Spray Park, from Hessong Rock - 2003
Spray Park - 6,000 foot pass, Rainier summit in background -
Trav, Mason and Christina - Mike standing, Joe in the far distance (1997)
Our longest day hike went through here.
We parked one car at the Carbon River Ranger station, and then all went to Mowich Lake and hiked up Spray Park, going east on the Spray Park Trail all the way to the 6,000 feet pass, and from there, descended through Mist Park and Seattle Park till where the trail runs into the Wonderland Trail, near the Carbon River.
We played on the Carbon River Suspension Bridge for a while (not even as good as the Tahoma Creek Bridge, but fun nonetheless) and then hiked out down the Carbon River to Ipsut Creek Campground. From there, we followed the road (which was closed because of flood damage) to the Carbon River Ranger station – 17 miles.

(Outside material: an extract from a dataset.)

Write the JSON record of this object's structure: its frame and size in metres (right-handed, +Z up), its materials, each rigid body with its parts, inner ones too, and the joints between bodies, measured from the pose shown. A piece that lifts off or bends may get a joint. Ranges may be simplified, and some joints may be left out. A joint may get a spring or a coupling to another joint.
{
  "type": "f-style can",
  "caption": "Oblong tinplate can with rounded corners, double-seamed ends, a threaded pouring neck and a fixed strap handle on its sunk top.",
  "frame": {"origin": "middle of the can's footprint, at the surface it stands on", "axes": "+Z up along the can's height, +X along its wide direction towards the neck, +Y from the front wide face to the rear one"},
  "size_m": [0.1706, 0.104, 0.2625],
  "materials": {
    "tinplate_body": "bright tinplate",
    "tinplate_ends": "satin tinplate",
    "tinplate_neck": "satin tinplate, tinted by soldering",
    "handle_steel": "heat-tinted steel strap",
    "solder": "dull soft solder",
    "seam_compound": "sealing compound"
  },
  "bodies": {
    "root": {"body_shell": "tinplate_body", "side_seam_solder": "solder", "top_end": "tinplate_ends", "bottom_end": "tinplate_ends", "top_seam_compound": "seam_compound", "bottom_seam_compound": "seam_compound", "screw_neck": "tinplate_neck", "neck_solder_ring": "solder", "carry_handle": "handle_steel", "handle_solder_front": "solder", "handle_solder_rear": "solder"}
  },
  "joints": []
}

It took us almost 12 hours – maybe a 3,000 foot gain and about a 5,000 foot elevation loss! We were going downhill all day long, it seemed like.
Another shorter hike is to the fire lookout on Tolmie Peak.
Going down the west shore of Mowich Lake, hike past Ipsut Pass, then up the Tolmie Peak trail to the old abandoned fire lookout on top of Tolmie Peak. It’s a cool place, with great views of the mountain. This is pretty short – about 6 and a half miles, round trip, with only about 1,000 foot elevation gain.
A harder trip is Ipsut Pass.
We did it once. Coming from Ipsut Creek Campground, you go south on the Wonderland trail. Most of the trail is pretty mellow, till you get to the base of the pass – then it’s steep switchbacks for maybe ½ mile where you gain almost 1,000 feet. Eleven miles round trip. You top out at the junction to the Tolmie Peak trail.